All material below is to be reproduced exactly.

§ §

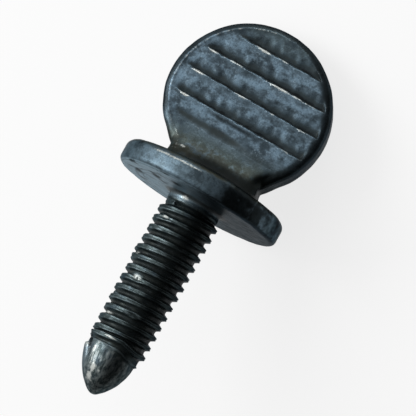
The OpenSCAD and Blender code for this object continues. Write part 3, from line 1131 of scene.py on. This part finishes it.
def bared(paint, skin, tone):
    """Bare metal on the edges, the thread's crests and the rubbed spots."""
    tone = paint.blend(tone, BARE, skin.bare * 0.7)
    crest = skin.edge + (skin.mottle - 0.5) * 0.14 + (skin.clouds - 0.5) * 0.10
    crest = (crest + (skin.scratched - 0.5) * 0.12).step(0.0, 0.07)
    left = skin.across.step(-3, 2) * 0.6 + 0.2
    tone = paint.blend(tone, THREAD_CREST, crest * skin.thread * left)
    tone = paint.blend(tone, BARE, (skin.worn - 0.3) * skin.thread * 0.8)
    scratches = 1 - skin.scratched.step(0.36, 0.5)
    tone = paint.blend(tone, THREAD_SCRATCH, skin.thread * scratches * 0.6)
    return paint.blend(tone, RUBBED_BARE, skin.rubbed)


def dark_steel():
    """Dark oxidised plating, mottled pale blue, brown in the hollows and bare along its edges."""
    material = bpy.data.materials.new("dark_steel")
    paint = Paint(material)
    skin = Skin(paint)
    tone = plated(paint, skin)
    for finish in (browned, seat_scored, point_drawn, soiled, bared):
        tone = finish(paint, skin, tone)
    rough = ROUGHNESS + (skin.mottle - 0.5) * 0.3 + skin.hollow * 0.1 + skin.slope * 0.15
    relief = skin.mottle * 0.6 + skin.grit * 0.4 + skin.drawn * skin.point * 0.6
    bump = paint.node("ShaderNodeBump", {"Height": relief, "Distance": BUMP_D, "Strength": 0.8})
    shader = material.node_tree.nodes["Principled BSDF"]
    paint.feed(shader.inputs["Base Color"], tone)
    paint.feed(shader.inputs["Roughness"], rough - skin.bare * 0.08)
    paint.feed(shader.inputs["Metallic"], METALLIC - skin.hollow * 0.4 - skin.rubbed * 0.35)
    paint.feed(shader.inputs["Normal"], bump)
    paint.feed(shader.inputs["Specular Tint"], SHEEN)
    return material


# --- The screw ---
def lay_down(mesh):
    """From upright millimetres to where the frame's screw lies, in metres."""
    turn = Matrix.Rotation(math.pi / 2 + LIE, 4, "Y")
    mesh.transform(Matrix.Translation(SEAT) @ turn @ Matrix.Scale(MM, 4))


def screw():
    mesh = joined([head(), threaded_rod(), bullet()])
    mesh = thinned(mesh, MOST_TRIANGLES)
    mesh.materials.clear()
    write_layers(mesh)
    points = points_of(mesh)
    bend(points)
    set_points(mesh, points)
    lay_down(mesh)
    for polygon in mesh.polygons:
        polygon.use_smooth = True
    piece = object_of(mesh, "thumb_screw_forging")
    mesh.materials.append(dark_steel())
    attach(piece, "root")
    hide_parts("thumb_screw")


screw()


# --- Camera ---
# Side of the square picture and where the seat's middle lies in it, in pixels
PICTURE_PX = 416
SEAT_PX = (195.44, 203.52)
# Distance from the seat in millimetres, and the pixels that a millimetre covers there
AWAY = 300
PX_PER_MM = 7.948
# Turn towards the screw's right and towards its tip, and roll of the camera
SIDE_ANGLE = math.radians(9.455)
TIP_ANGLE = math.radians(7.818)
ROLL = math.radians(28.81)
SENSOR_MM = 36


def camera():
    head_way = -TO_TIP
    front_way = Vector((math.sin(LIE), 0, math.cos(LIE)))
    right_way = head_way.cross(front_way)
    back = (math.cos(TIP_ANGLE) * math.cos(SIDE_ANGLE) * front_way
            + math.cos(TIP_ANGLE) * math.sin(SIDE_ANGLE) * right_way
            - math.sin(TIP_ANGLE) * head_way)
    up = (head_way - head_way.dot(back) * back).normalized()
    side = up.cross(back)
    right = math.cos(ROLL) * side + math.sin(ROLL) * up
    up = -math.sin(ROLL) * side + math.cos(ROLL) * up
    px = MM / PX_PER_MM
    place = SEAT + AWAY * MM * back
    place += right * (PICTURE_PX / 2 - SEAT_PX[0]) * px - up * (PICTURE_PX / 2 - SEAT_PX[1]) * px
    data = bpy.data.cameras.new("camera")
    data.sensor_fit = "HORIZONTAL"
    data.sensor_width = SENSOR_MM
    data.lens = PX_PER_MM * AWAY / PICTURE_PX * SENSOR_MM
    data.clip_start = 0.01
    data.clip_end = 10
    eye = bpy.data.objects.new("camera", data)
    eye.matrix_world = Matrix.Translation(place) @ Matrix((right, up, back)).transposed().to_4x4()
    bpy.context.scene.collection.objects.link(eye)
    bpy.context.scene.camera = eye


camera()


# --- Studio ---
# Lamps: way towards it, distance and breadth in metres, power
LAMPS = {
    "key": ((0.1, 0.8, 0.62), 0.5, 0.3, 1.6),
    "head_light": ((1.0, 0.25, 0.3), 0.5, 0.15, 0.35),
}
# Way towards the brightest part of the sky, and its dimmest and brightest level
SKY_WAY = Vector((0.25, 0.85, 0.3)).normalized()
SKY_LOW = 0.04
SKY_HIGH = 1.1
# Half the floor's side in metres, its colour, and the share of plain white in what is seen of it
FLOOR_HALF = 1.5
FLOOR_COLOUR = (0.93, 0.93, 0.93)
FLOOR_GLOW = 0.78


def area_light(name, way, distance, breadth, power):
    data = bpy.data.lights.new(name, "AREA")
    data.shape = "DISK"
    data.size = breadth
    data.energy = power
    lamp = bpy.data.objects.new(name, data)
    way = Vector(way).normalized()
    turn = way.to_track_quat("Z", "Y").to_matrix().to_4x4()
    lamp.matrix_world = Matrix.Translation(way * distance) @ turn
    bpy.context.scene.collection.objects.link(lamp)


def sky():
    world = bpy.data.worlds.new("world")
    paint = Paint(world)
    way = paint.node("ShaderNodeTexCoord", {}, "Generated")
    towards = paint.node("ShaderNodeVectorMath", {0: way, 1: tuple(SKY_WAY)}, "Value",
                         operation="DOT_PRODUCT")
    background = world.node_tree.nodes["Background"]
    level = towards.step(-0.1, 0.9) * (SKY_HIGH - SKY_LOW) + SKY_LOW
    paint.feed(background.inputs["Strength"], level)
    paint.feed(background.inputs["Color"], (1.0, 1.0, 1.0))
    bpy.context.scene.world = world


def floor():
    bm = bmesh.new()
    bmesh.ops.create_grid(bm, x_segments=1, y_segments=1, size=FLOOR_HALF)
    piece = object_of(mesh_of(bm), "floor")
    material = bpy.data.materials.new("floor")
    paint = Paint(material)
    shader = material.node_tree.nodes["Principled BSDF"]
    paint.feed(shader.inputs["Base Color"], FLOOR_COLOUR)
    paint.feed(shader.inputs["Roughness"], 1.0)
    paint.feed(shader.inputs["Specular IOR Level"], 0.0)
    camera_ray, glossy_ray, through_ray = (
        paint.node("ShaderNodeLightPath", {}, ray)
        for ray in ("Is Camera Ray", "Is Glossy Ray", "Is Transmission Ray"))
    glow = paint.node("ShaderNodeEmission", {"Strength": 1.0})
    seen = (camera_ray + glossy_ray + through_ray) * FLOOR_GLOW
    surface = Value(paint, shader.outputs[0])
    mixed = paint.node("ShaderNodeMixShader", {0: seen, 1: surface, 2: glow})
    paint.feed(material.node_tree.nodes["Material Output"].inputs["Surface"], mixed)
    piece.data.materials.append(material)


for lamp, (way, distance, breadth, power) in LAMPS.items():
    area_light(lamp, way, distance, breadth, power)
floor()
sky()
bpy.context.scene.view_settings.view_transform = "Standard"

§ §

ANSWER IN FULL -
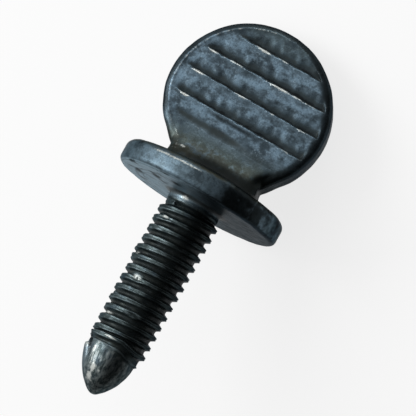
The OpenSCAD and Blender code for this object continues. Write part 3, from line 1131 of scene.py on. This part finishes it.
def bared(paint, skin, tone):
    """Bare metal on the edges, the thread's crests and the rubbed spots."""
    tone = paint.blend(tone, BARE, skin.bare * 0.7)
    crest = skin.edge + (skin.mottle - 0.5) * 0.14 + (skin.clouds - 0.5) * 0.10
    crest = (crest + (skin.scratched - 0.5) * 0.12).step(0.0, 0.07)
    left = skin.across.step(-3, 2) * 0.6 + 0.2
    tone = paint.blend(tone, THREAD_CREST, crest * skin.thread * left)
    tone = paint.blend(tone, BARE, (skin.worn - 0.3) * skin.thread * 0.8)
    scratches = 1 - skin.scratched.step(0.36, 0.5)
    tone = paint.blend(tone, THREAD_SCRATCH, skin.thread * scratches * 0.6)
    return paint.blend(tone, RUBBED_BARE, skin.rubbed)


def dark_steel():
    """Dark oxidised plating, mottled pale blue, brown in the hollows and bare along its edges."""
    material = bpy.data.materials.new("dark_steel")
    paint = Paint(material)
    skin = Skin(paint)
    tone = plated(paint, skin)
    for finish in (browned, seat_scored, point_drawn, soiled, bared):
        tone = finish(paint, skin, tone)
    rough = ROUGHNESS + (skin.mottle - 0.5) * 0.3 + skin.hollow * 0.1 + skin.slope * 0.15
    relief = skin.mottle * 0.6 + skin.grit * 0.4 + skin.drawn * skin.point * 0.6
    bump = paint.node("ShaderNodeBump", {"Height": relief, "Distance": BUMP_D, "Strength": 0.8})
    shader = material.node_tree.nodes["Principled BSDF"]
    paint.feed(shader.inputs["Base Color"], tone)
    paint.feed(shader.inputs["Roughness"], rough - skin.bare * 0.08)
    paint.feed(shader.inputs["Metallic"], METALLIC - skin.hollow * 0.4 - skin.rubbed * 0.35)
    paint.feed(shader.inputs["Normal"], bump)
    paint.feed(shader.inputs["Specular Tint"], SHEEN)
    return material


# --- The screw ---
def lay_down(mesh):
    """From upright millimetres to where the frame's screw lies, in metres."""
    turn = Matrix.Rotation(math.pi / 2 + LIE, 4, "Y")
    mesh.transform(Matrix.Translation(SEAT) @ turn @ Matrix.Scale(MM, 4))


def screw():
    mesh = joined([head(), threaded_rod(), bullet()])
    mesh = thinned(mesh, MOST_TRIANGLES)
    mesh.materials.clear()
    write_layers(mesh)
    points = points_of(mesh)
    bend(points)
    set_points(mesh, points)
    lay_down(mesh)
    for polygon in mesh.polygons:
        polygon.use_smooth = True
    piece = object_of(mesh, "thumb_screw_forging")
    mesh.materials.append(dark_steel())
    attach(piece, "root")
    hide_parts("thumb_screw")


screw()


# --- Camera ---
# Side of the square picture and where the seat's middle lies in it, in pixels
PICTURE_PX = 416
SEAT_PX = (195.44, 203.52)
# Distance from the seat in millimetres, and the pixels that a millimetre covers there
AWAY = 300
PX_PER_MM = 7.948
# Turn towards the screw's right and towards its tip, and roll of the camera
SIDE_ANGLE = math.radians(9.455)
TIP_ANGLE = math.radians(7.818)
ROLL = math.radians(28.81)
SENSOR_MM = 36


def camera():
    head_way = -TO_TIP
    front_way = Vector((math.sin(LIE), 0, math.cos(LIE)))
    right_way = head_way.cross(front_way)
    back = (math.cos(TIP_ANGLE) * math.cos(SIDE_ANGLE) * front_way
            + math.cos(TIP_ANGLE) * math.sin(SIDE_ANGLE) * right_way
            - math.sin(TIP_ANGLE) * head_way)
    up = (head_way - head_way.dot(back) * back).normalized()
    side = up.cross(back)
    right = math.cos(ROLL) * side + math.sin(ROLL) * up
    up = -math.sin(ROLL) * side + math.cos(ROLL) * up
    px = MM / PX_PER_MM
    place = SEAT + AWAY * MM * back
    place += right * (PICTURE_PX / 2 - SEAT_PX[0]) * px - up * (PICTURE_PX / 2 - SEAT_PX[1]) * px
    data = bpy.data.cameras.new("camera")
    data.sensor_fit = "HORIZONTAL"
    data.sensor_width = SENSOR_MM
    data.lens = PX_PER_MM * AWAY / PICTURE_PX * SENSOR_MM
    data.clip_start = 0.01
    data.clip_end = 10
    eye = bpy.data.objects.new("camera", data)
    eye.matrix_world = Matrix.Translation(place) @ Matrix((right, up, back)).transposed().to_4x4()
    bpy.context.scene.collection.objects.link(eye)
    bpy.context.scene.camera = eye


camera()


# --- Studio ---
# Lamps: way towards it, distance and breadth in metres, power
LAMPS = {
    "key": ((0.1, 0.8, 0.62), 0.5, 0.3, 1.6),
    "head_light": ((1.0, 0.25, 0.3), 0.5, 0.15, 0.35),
}
# Way towards the brightest part of the sky, and its dimmest and brightest level
SKY_WAY = Vector((0.25, 0.85, 0.3)).normalized()
SKY_LOW = 0.04
SKY_HIGH = 1.1
# Half the floor's side in metres, its colour, and the share of plain white in what is seen of it
FLOOR_HALF = 1.5
FLOOR_COLOUR = (0.93, 0.93, 0.93)
FLOOR_GLOW = 0.78


def area_light(name, way, distance, breadth, power):
    data = bpy.data.lights.new(name, "AREA")
    data.shape = "DISK"
    data.size = breadth
    data.energy = power
    lamp = bpy.data.objects.new(name, data)
    way = Vector(way).normalized()
    turn = way.to_track_quat("Z", "Y").to_matrix().to_4x4()
    lamp.matrix_world = Matrix.Translation(way * distance) @ turn
    bpy.context.scene.collection.objects.link(lamp)


def sky():
    world = bpy.data.worlds.new("world")
    paint = Paint(world)
    way = paint.node("ShaderNodeTexCoord", {}, "Generated")
    towards = paint.node("ShaderNodeVectorMath", {0: way, 1: tuple(SKY_WAY)}, "Value",
                         operation="DOT_PRODUCT")
    background = world.node_tree.nodes["Background"]
    level = towards.step(-0.1, 0.9) * (SKY_HIGH - SKY_LOW) + SKY_LOW
    paint.feed(background.inputs["Strength"], level)
    paint.feed(background.inputs["Color"], (1.0, 1.0, 1.0))
    bpy.context.scene.world = world


def floor():
    bm = bmesh.new()
    bmesh.ops.create_grid(bm, x_segments=1, y_segments=1, size=FLOOR_HALF)
    piece = object_of(mesh_of(bm), "floor")
    material = bpy.data.materials.new("floor")
    paint = Paint(material)
    shader = material.node_tree.nodes["Principled BSDF"]
    paint.feed(shader.inputs["Base Color"], FLOOR_COLOUR)
    paint.feed(shader.inputs["Roughness"], 1.0)
    paint.feed(shader.inputs["Specular IOR Level"], 0.0)
    camera_ray, glossy_ray, through_ray = (
        paint.node("ShaderNodeLightPath", {}, ray)
        for ray in ("Is Camera Ray", "Is Glossy Ray", "Is Transmission Ray"))
    glow = paint.node("ShaderNodeEmission", {"Strength": 1.0})
    seen = (camera_ray + glossy_ray + through_ray) * FLOOR_GLOW
    surface = Value(paint, shader.outputs[0])
    mixed = paint.node("ShaderNodeMixShader", {0: seen, 1: surface, 2: glow})
    paint.feed(material.node_tree.nodes["Material Output"].inputs["Surface"], mixed)
    piece.data.materials.append(material)


for lamp, (way, distance, breadth, power) in LAMPS.items():
    area_light(lamp, way, distance, breadth, power)
floor()
sky()
bpy.context.scene.view_settings.view_transform = "Standard"